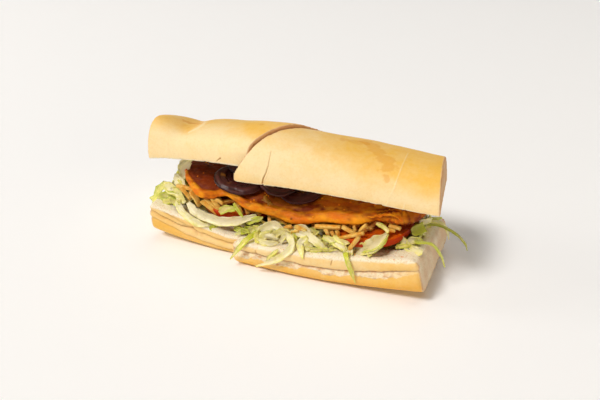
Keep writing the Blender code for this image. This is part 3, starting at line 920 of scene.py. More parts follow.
@dataclass
class BreadHalf:
    """What lower bread and lid share: their side of the cut and how they are cut out.

    Attributes:
        half: Which half it is.
        crack_lines: Lines along which the crust is cracked.
        cell: Width of a face of the fine mesh.
        along_step: Step along the roll of the plain section.
        round_steps: Steps round the plain section.
    """

    half: Half
    crack_lines: Sequence[Line] = ()
    cell: float = 0.8
    along_step: float = 1.5
    round_steps: int = 150

    @property
    def right(self) -> bool:
        """Whether this is the right half."""
        return self.half is Half.RIGHT

    def ring(self, x: float, v: float) -> Vector:
        """Point at x and at the share v round the section; each kind has its own."""
        raise NotImplementedError

    def cut_out(self, start: float, end: float, cut: Point,
                end_plane: tuple[Vector, Vector]) -> Shape:
        """Draw the section along the roll, cut it on the slant and trim its right end.

        Args:
            start: Where the section begins.
            end: Where it stops.
            cut: A point of the slanting cut.
            end_plane: Point and outward normal of the right half's trimmed end.

        Returns:
            The half, with a fine even mesh.
        """
        shape = closed_tube(round((end - start) / self.along_step), self.round_steps,
                            lambda u, v: self.ring(start + (end - start) * u, v))
        normal = ROLL.cut_normal() * (1.0 if self.right else -1.0)
        slice_off(shape, Vector(cut) + normal * ROLL.cut_gap / 2, -normal)
        if self.right:
            slice_off(shape, *end_plane)
        return fine_skin(shape, self.cell, 3)


@dataclass
class LowerBread(BreadHalf):
    """One lower half of the roll: open crumb above, folded or torn crust at the side.

    The lines hold places along X and heights.

    Attributes:
        front_end: Share of the way round where the front side ends.
        back_start: Share where the back side starts, and back_end where it ends.
        flat_half: Half the share that the underside or the crumb takes.
        folds: Depth, start, end and line of each fold of the left half, from the top down.
        tear_top: Upper edge of the tear along the right half; tear_foot is the lower one.
    """

    front_end: float = 0.28
    back_start: float = 0.5
    back_end: float = 0.78
    flat_half: float = 0.11
    folds: Sequence[tuple[float, float, float, Profile]] = (
        (1.1, -110.0, -72.0, ((-107.5, 30.2), (-98.0, 27.4), (-88.0, 22.8), (-76.0, 18.4),
                              (-69.0, 16.4))),
        (1.8, -110.0, -68.0, ((-107.5, 26.4), (-95.2, 20.6), (-81.2, 16.9), (-71.0, 16.2),
                              (-66.0, 14.5))),
        (1.3, -67.5, 60.0, ((-70.0, 13.8), (-66.8, 15.1), (-51.2, 11.9), (-39.4, 11.1),
                            (60.0, 11.5))),
        (0.8, -110.0, 60.0, ((-107.5, 20.0), (-91.0, 14.5), (-75.0, 9.6), (-60.5, 6.8),
                             (-45.0, 5.2), (60.0, 5.6))),
    )
    tear_top: Profile = (
        (-40.0, 14.8), (-25.0, 13.8), (-6.8, 13.4), (24.0, 13.0), (39.0, 13.7), (57.0, 15.6),
        (66.0, 17.4), (78.0, 20.2), (88.0, 23.2), (98.0, 25.9), (106.0, 28.3), (116.0, 30.5))
    tear_foot: Profile = (
        (-40.0, 7.8), (-5.0, 7.7), (6.5, 8.4), (37.0, 8.8), (50.0, 9.9), (64.0, 11.7),
        (80.0, 14.8), (90.0, 18.0), (98.0, 22.3), (104.0, 25.6), (116.0, 29.5))

    def ring(self, x: float, v: float) -> Vector:
        """Point of the section, which runs from the front edge down and round.

        Args:
            x: Place along the roll.
            v: Share of the way round.

        Returns:
            The point.
        """
        mid = ROLL.mid(self.right)
        foot = ROLL.half_width - ROLL.corner
        base = ROLL.floor(x)
        if v < self.front_end or self.back_start <= v < self.back_end:
            side = -1.0 if v < self.front_end else 1.0
            level = 1.0 - v / self.front_end if side < 0 else (v - self.back_start) / self.front_end
            top = ROLL.crumb(x, mid + side * ROLL.half_width, self.right)
            y = mid + side * ROLL.wall_width(x, level, self.right)
            return Vector((x, y, base + (top - base) * level))
        if v < self.back_start:
            return Vector((x, mid + foot * ((v - self.front_end) / self.flat_half - 1.0), base))
        y = mid + (ROLL.half_width - 1.2) * (1.0 - (v - self.back_end) / self.flat_half)
        return Vector((x, y, ROLL.crumb(x, y, self.right)))

    def body(self) -> Shape:
        """Make the plain half, before its side is folded or torn.

        Returns:
            The half, its edges worn round.
        """
        start, end = (-52.0, ROLL.right_end + 8.0) if self.right else (ROLL.left_end, 48.0)
        shape = self.cut_out(start, end, ROLL.lower_cut, ROLL.end_plane())
        soften(shape, lambda co: ROLL.crumb(co.x, co.y, self.right) - co.z < 2.6
               and abs(co.y - ROLL.mid(self.right)) > ROLL.half_width - 4.0, 7)
        soften(shape, lambda co: self.to_end(co) < 5.0, 9)
        if self.right:
            self.wear_end(shape)
        return shape

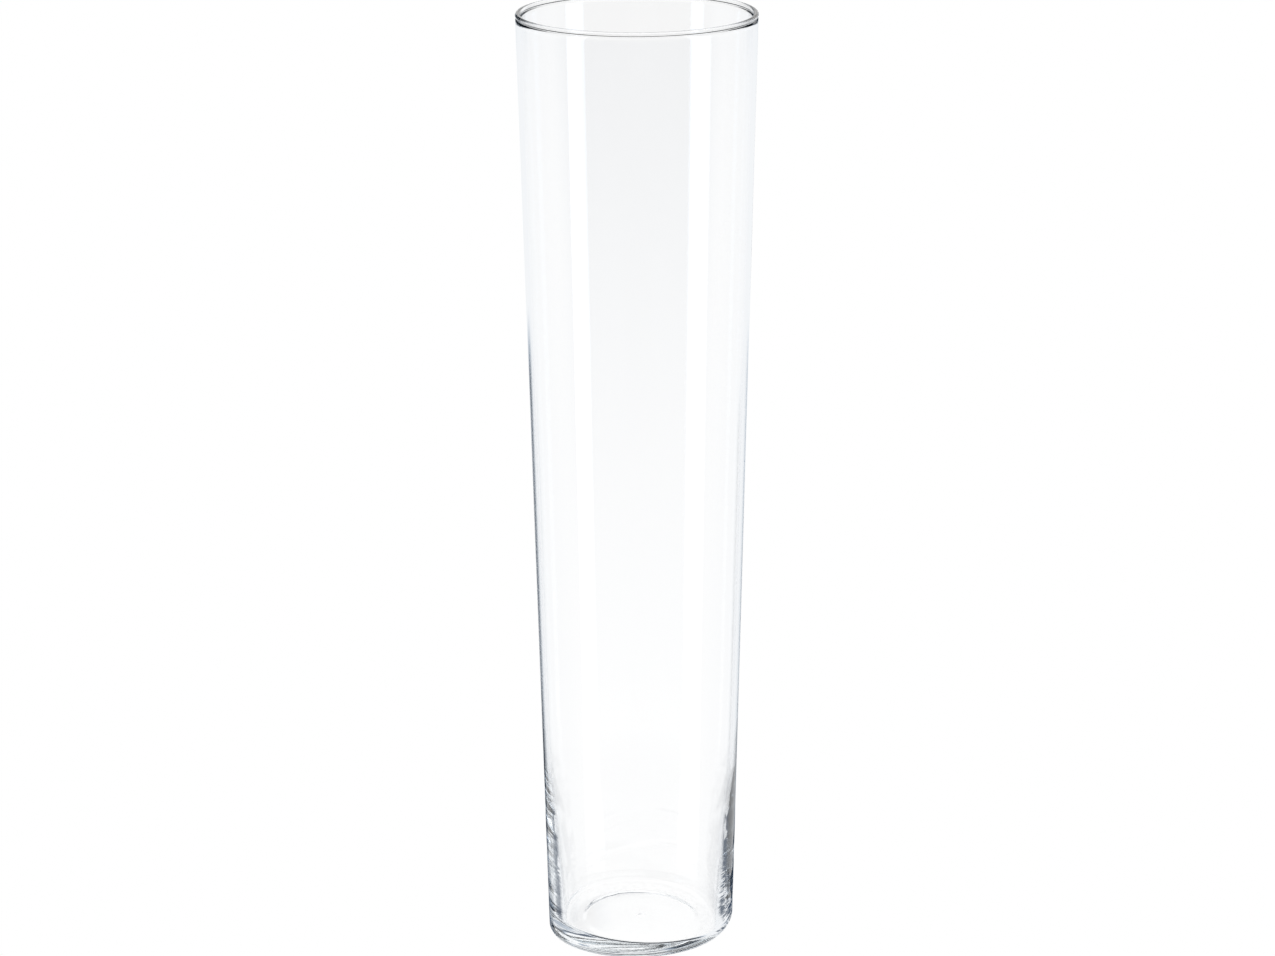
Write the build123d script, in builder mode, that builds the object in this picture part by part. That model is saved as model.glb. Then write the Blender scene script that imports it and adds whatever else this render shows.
+-------+
- Goal of the exercise
Show the lines of the data that hold the word "scene".

- Output for this task
Keep writing the Blender code for this image. This is part 3, starting at line 920 of scene.py. More parts follow.
Write the build123d script, in builder mode, that builds the object in this picture part by part. That model is saved as model.glb. Then write the Blender scene script that imports it and adds whatever else this render shows.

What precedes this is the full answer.